KABUL, Afghanistan - President Hamid Karzai pressed America's top military leader Monday on the U.S. strategy in Afghanistan and preparations to pour up to 30,000 more forces into the country, reflecting Karzai's concerns over civilian casualties and operations in villages. Karzai asked Adm. Mike Mullen, the chairman of the Joint Chiefs of Staff, what kinds of operations the newly deployed troops would carry out and told him that the Afghan government should be consulted about those missions.

The Afghan president, stinging from a series of civilian casualties in U.S. military operations in recent years, said he doubts that sending more American forces into Afghan villages will tamp down the insurgency, and he has questioned a U.S. plan to deploy 3,500 U.S. forces in two provinces on Kabul's doorstep next month.

Karzai told Mullen that U.S. troops must take more care during operations in Afghan villages and stop searching Afghan homes. He asked the chairman to investigate allegations that U.S. forces killed three civilians in a raid last week in Khost province, a reflection of increasing concern about civilian casualties. The U.S. says three militants were killed.

Karzai wants more forces deployed along the Afghan border to combat insurgents infiltrating from Pakistan, where suspected U.S. missile strikes Monday killed eight people in a region where al-Qaida and Taliban leaders are believed hiding.

The identities of those killed in the two attacks -- the latest in a stepped-up American campaign in the lawless region -- were not immediately known.

During the weekend, Mullen said the U.S. would send an additional 20,000 to 30,000 troops to Afghanistan by summer -- the largest number ever given by a top military leader -- in an increase in force that reflects the deteriorating security situation around the country more than seven years after the U.S. invasion.

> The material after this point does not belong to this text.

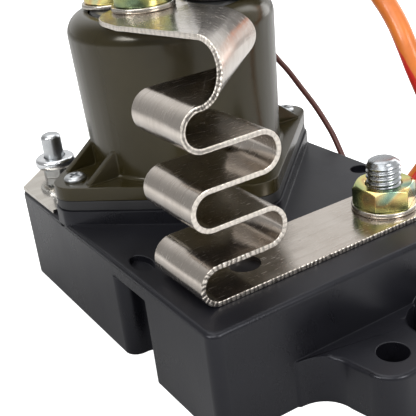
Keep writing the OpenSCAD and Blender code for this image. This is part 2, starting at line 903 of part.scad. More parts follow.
// The tongue that lies on the header, with its round end past the stud
function tongue_stations() = concat(
    [[[tongue_x - tongue_left - 0.3, relay_y - 24, tongue_z + 0.5],
        [tongue_x + tongue_right, relay_y - 20.5, tongue_z + 0.2], unit([0.02, 0.05, -1])]],
    [[[tongue_x - tongue_left, relay_y - 20, tongue_z], [tongue_x + tongue_right, relay_y - 16, tongue_z], [0, 0, -1]]],
    [for (a = [0, 15, 30, 42, 54, 64, 73, 80]) let (y = tongue_round_y + tongue_left * sin(a))
        [[tongue_x - tongue_left * cos(a), y, tongue_z],
            [tongue_x + min(tongue_right, tongue_left * cos(a)), y, tongue_z], [0, 0, -1]]]);

module shunt_strip() {
    color([0.74, 0.72, 0.7])
        difference() {
            band(concat(end_stations(), fold_stations(), cone_stations(), tongue_stations()), strip_t);
            translate([base_stud_x, strip_mid, base_h - 1])
                cylinder(r = stud_r + hole_gap, h = strip_t + 2);
            translate([strip_hole_x, strip_mid, base_h - 1])
                cylinder(r = strip_hole_r, h = strip_t + 2);
            translate([tongue_x, tongue_y, header_top - 1])
                cylinder(r = stud_r + hole_gap, h = strip_t + 2);
        }
}

module base_stud() {
    color([0.78, 0.78, 0.77])
        translate([base_stud_x, strip_mid, cavity_z])
            stud(stud_r, base_top + base_stud_rise, stud_r + 2.4, stud_head_t);
}

module base_washer() {
    color([0.78, 0.78, 0.77])
        translate([base_stud_x, strip_mid, base_h + strip_t])
            tube(washer_r, stud_r + hole_gap, washer_t);
}

module base_nut() {
    color([0.8, 0.72, 0.4])
        translate([base_stud_x, strip_mid, base_h + strip_t + washer_t])
            rotate([0, 0, 32])
                hex_nut(nut_flats, base_nut_t, stud_r + thread_gap);
}

// Thin plate on the back left corner, kept clear of the relay's raised seat
module corner_plate() {
    color([0.74, 0.72, 0.7])
        translate([0, 0, base_h])
            difference() {
                linear_extrude(plate_t)
                    difference() {
                        intersection() {
                            base_outline(0.3);
                            translate([-base_w / 2, plate_front_y])
                                square([plate_inner_x + base_w / 2, plate_back_y - plate_front_y]);
                        }
                        translate([0, relay_y])
                            lozenge(0.8);
                    }
                translate([corner_x, corner_y, -1])
                    cylinder(r = corner_stud_r + hole_gap, h = plate_t + 2);
            }
}

module corner_stud() {
    color([0.78, 0.78, 0.77])
        translate([corner_x, corner_y, cavity_z])
            stud(corner_stud_r, base_top + corner_stud_rise, corner_stud_r + 1.4, stud_head_t);
}

// Thick washer with rounded rims, held over the small nut
module corner_washer() {
    bore_r = corner_stud_r + hole_gap;
    round_r = corner_washer_t * 0.38;
    color([0.78, 0.78, 0.77])
        translate([corner_x, corner_y, base_h + plate_t + corner_nut_t])
            rotate_extrude()
                polygon(concat([[bore_r, 0]],
                    [for (a = [0:30:90]) [corner_washer_r - round_r * (1 - sin(a)), round_r * (1 - cos(a))]],
                    [for (a = [0:30:90]) [corner_washer_r - round_r * (1 - cos(a)),
                        corner_washer_t - round_r * (1 - sin(a))]],
                    [[bore_r, corner_washer_t]]));
}

module corner_nut() {
    color([0.75, 0.75, 0.74])
        translate([corner_x, corner_y, base_h + plate_t])
            rotate([0, 0, 20])
                hex_nut(corner_nut_flats, corner_nut_t, corner_stud_r + thread_gap);
}

// A round bar swept through points, with its rings turned about a fixed side direction
module sweep(points, r, sides, side) {
    n = len(points);
    rings = [for (i = [0:n - 1]) let (
        along = unit(points[min(i + 1, n - 1)] - points[max(i - 1, 0)]),
        u = unit(cross(side, along)),
        v = cross(along, u))
        each [for (k = [0:sides - 1]) let (a = 360 * k / sides) points[i] + r * (u * cos(a) + v * sin(a))]];
    walls = [for (i = [0:n - 2], k = [0:sides - 1]) let (
        a = sides * i + k, b = sides * i + (k + 1) % sides)
        each [[a, b, b + sides], [a, b + sides, a + sides]]];
    polyhedron(rings, concat(walls, [[for (k = [sides - 1:-1:0]) k]],
        [[for (k = [0:sides - 1]) sides * (n - 1) + k]]));
}

module orange_lead() {
    color([0.88, 0.48, 0.18])
        sweep(orange_route, orange_r, 12, [0, 1, 0.35]);
}

module brown_lead() {
    color([0.36, 0.2, 0.18])
        sweep(brown_route, brown_r, 8, [0, 1, -1.2]);
}

// Rubber ring that carries a lead through the base's right wall
module grommet(wire_r, y, z) {
    neck = wire_r + 1.4;
    color([0.1, 0.1, 0.1])
        translate([base_w / 2, y, z])
            rotate([0, 90, 0])
                difference() {
                    union() {
                        translate([0, 0, -base_wall])
                            cylinder(r = neck - 0.1, h = base_wall + 0.1);
                        cylinder(r = neck + 1.3, h = grommet_lip);
                    }
                    translate([0, 0, -base_wall - 1])
                        cylinder(r = wire_r + 0.1, h = base_wall + grommet_lip + 2);
                }
}

module orange_grommet() {
    grommet(orange_r, orange_y, orange_z);
}

module brown_grommet() {
    grommet(brown_r, brown_y, brown_z);
}

base_housing();
potting_block();
circuit_board();
board_parts();
relay_pad();
relay_housing();
relay_header();
relay_screws();
coil_bobbin();
coil_winding();
pole_plate();
plunger();
contact_insulator();
contact_disc();
return_spring();
load_stud();
feed_stud();
coil_stud_boot();
coil_stud_open();
load_washer();
load_lock_washer();
load_nut();
feed_flat_washer();
feed_washer();
feed_nut();
boot_ring_terminal();
boot_nut();
terminal_boot();
open_ring_terminal();
open_nut();
shunt_strip();
base_stud();
base_washer();
base_nut();
corner_plate();
corner_stud();
corner_washer();
corner_nut();
orange_lead();
brown_lead();
orange_grommet();
brown_grommet();
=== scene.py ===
"""Looks of the glow plug relay: metres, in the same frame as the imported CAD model."""

import math

import bmesh
import bpy
from mathutils import Matrix, Vector


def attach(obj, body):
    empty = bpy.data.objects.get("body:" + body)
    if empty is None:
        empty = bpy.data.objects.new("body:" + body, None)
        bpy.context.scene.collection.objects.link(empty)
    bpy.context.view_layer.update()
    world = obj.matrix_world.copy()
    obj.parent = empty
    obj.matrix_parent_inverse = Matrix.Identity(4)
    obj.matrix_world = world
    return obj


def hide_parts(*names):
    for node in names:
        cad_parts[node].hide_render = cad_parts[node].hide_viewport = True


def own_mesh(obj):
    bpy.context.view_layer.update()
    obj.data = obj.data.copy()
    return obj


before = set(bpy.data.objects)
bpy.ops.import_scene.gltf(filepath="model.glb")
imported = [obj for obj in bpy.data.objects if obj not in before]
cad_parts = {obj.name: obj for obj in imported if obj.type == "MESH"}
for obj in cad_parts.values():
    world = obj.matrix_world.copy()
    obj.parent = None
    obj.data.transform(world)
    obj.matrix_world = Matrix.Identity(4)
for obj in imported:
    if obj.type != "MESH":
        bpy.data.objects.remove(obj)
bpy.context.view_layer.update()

MM = 0.001
BODY = "relay_base"

# Sizes repeated from part.scad, in millimetres
WALL_X, FRONT_Y, BASE_H, CAVITY_Z = 37.5, 53.5, 25.0, 22.0
EAR_X, EAR_Y, EAR_H, EAR_HOLE_R = -2.6, 63.7, 11.2, 3.3
RIM_START, RIM_ROUND, EAR_ROOT_HALF = 2.2, 1.0, 18
RELAY_Y = 14.5
HEADER_Z, HEADER_TOP, TRAVEL = 69.0, 72.1, 2.0
STUD_X, STUD_Y, STUD_R, STUD_RISE = 11.0, 8.3, 3.97, 12.0
STUD_HEAD_R, STUD_HEAD_T = 4.6, 4.0
COIL_STUD_R, COIL_STUD_RISE = 2.4, 7.5
NUT_FLATS, NUT_T, WASHER_T, LOCK_T, THREAD_GAP = 12.7, 4.8, 1.2, 2.4, 0.05
STRIP_T, STRIP_W, STRIP_Y, STRIP_Z = 1.1, 18.4, -45.7, 25.55
STRIP_MID = STRIP_Y + STRIP_W / 2
PITCH, FOLDS, BEND_LEFT, BEND_RIGHT = 7.9, 5, -29.35, -17.15
STRIP_END, END_CORNER = 30.0, 2.5
STRIP_TOP = STRIP_Z + FOLDS * PITCH
EDGE_SPAN = 250
TONGUE_Z = HEADER_TOP + STRIP_T / 2
FOLD_ANGLE = math.radians(54)
NEAR_R, FAR_R, NEAR_LIFT, FAR_LIFT = 3.7, 9.3, 3.0, 0.9
TONGUE_LEFT, TONGUE_RIGHT = 13.1, 9.0
HOLE_X, HOLE_R = -17.9, 3.5
BASE_STUD_X, BASE_STUD_RISE = 21.15, 13.1
CORNER_X, CORNER_Y, CORNER_RISE, CORNER_STUD_R = -26.1, 43.3, 13.0, 2.7

# Courses of the leads, as in part.scad: out of the terminal, then down beside the right wall.
# Each step down is (distance from the wall, y, share of the height still to fall).
ORANGE_R, BROWN_R = 2.5, 0.8
ORANGE_FROM, ORANGE_Z = (STUD_X, RELAY_Y - STUD_Y, 78.5), 13
BROWN_FROM, BROWN_Z = (STUD_X, RELAY_Y + STUD_Y, HEADER_TOP), 13
ORANGE_START = [(5.8, -2.1, 0), (11.1, -4, 0), (16, -5.8, 0.1), (21.5, -7.8, 1), (26.8, -10.4, -0.6)]
ORANGE_FALL = [(4.2, -9.5, 0.9), (5.7, -15, 0.8), (5.6, -18.9, 0.733), (5.2, -22.2, 0.664),
    (5.5, -25.2, 0.573), (7.5, -27, 0.464), (10.1, -27, 0.359), (12.5, -25, 0.26), (12.9, -22, 0.171),
    (10.5, -19.6, 0.09), (6.3, -18.7, 0.027), (2, -18.5, 0), (-8, -18.5, 0)]
BROWN_START = [(3.6, 3.6, 1.72), (7.5, 7.2, 2.3), (12, 10.2, 0), (16.5, 12.2, -4.1), (20.5, 12.7, -9.1)]
BROWN_FALL = [(-2.5, 34.2, 0.748), (0.4, 31, 0.646), (2.1, 26.6, 0.557), (3.1, 22.9, 0.499),
    (3.7, 18.2, 0.428), (3.9, 13.1, 0.362), (3.8, 8.9, 0.303), (3.5, 4.9, 0.242), (2.9, 1, 0.169),
    (2.5, -2.4, 0.091), (2.4, -4.8, 0.027), (2, -6, 0), (-8, -6, 0)]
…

President-elect Barack Obama campaigned on a platform of ending the war in Iraq and refocusing American's military efforts on the Afghanistan region.

But with Karzai casting doubt on how many U.S. troops should operate in the country, it's not clear whether the two leaders will share a similar vision for the direction of the Afghan effort.

Karzai's office said Mullen told the president the new troops would be sent to dangerous regions with little security, particularly along the Pakistan border, to prevent insurgent infiltration.

Mullen told reporters Saturday that NATO and the U.S. have "enough forces to be successful in combat, but we haven't had enough forces to hold the territory that we clear."

But Karzai has signaled he is wary of more U.S. forces operating among ordinary Afghans.

The U.S. next month will deploy around 3,500 forces into two provinces on Kabul's doorstep -- in Wardak and Logar, two areas that have seen a massive infiltration of militants in the last year. But Karzai says U.S. troops are not needed there.

"Sending more troops to the Afghan cities, to the Afghan villages, will not solve anything. Sending more troops to control the border, is sensible, makes sense," Karzai told the Chicago Tribune last week. "That is where I need help. I don't need help anywhere else."

Diplomats in Kabul say Karzai, who is running for re-election next year, is making increasing overtures to his base of voters, and it's not clear what statements are for domestic consumption and what are actual demands for the international community to follow.

The U.S. will also send thousands of troops to Helmand province -- the world's largest opium poppy growing region and the center of the Taliban resistance. Karzai told Mullen he thinks troops should go there.

The Taliban militia and other militants have gained steam in the last two years and now control wide swaths of territory in the country. A record number of U.S. troops have died in combat this year, and suicide and roadside bombs are deadlier than ever.

Although insurgents have nowhere near enough power to defeat U.S. or NATO troops in battle, the country is too big -- and international forces too few -- to occupy much territory and keep regions militant-free permanently. Afghanistan's security forces, though growing, are still too small and weak to protect the whole country.

Still, it's clear Karzai is unhappy with the level of coordination between U.S. and Afghan forces.

Col. Jerry O'Hara, a U.S. military spokesman, said more than 60 per cent of U.S. missions are led by Afghan forces.

"We strive to do coordination and consultation to the best of our abilities, given that this is a partnership," he said.

The deployment of 20,000 to 30,000 U.S. troops will raise the number of American forces in Afghanistan to the 50,000 to 60,000 range. Another 30,000 troops from 40 other countries currently operate in Afghanistan, although the bulk of the fighting forces are from the U.S., Britain, Canada, France and the Netherlands.

Violence in Afghanistan has risen sharply the last two years. More than 6,100 people, mostly militants, have died in insurgency related violence this year, according to an Associated Press count based on figures from Afghan and Western officials.

Monday's missiles in Pakistan struck about five miles apart just south of Wana, the main town in the South Waziristan tribal area, said local security official Bakht Janan. A house and a vehicle were destroyed in the attacks that killed four people in each site, he said.

The U.S. has carried out more than 30 missile strikes since August in Pakistan's lawless, semiautonomous tribal areas, targeting al-Qaida and Taliban militants.

While the missiles have killed scores of militants, Pakistan has criticized them as an infringement of its sovereignty and says it undermines its own battle against extremism.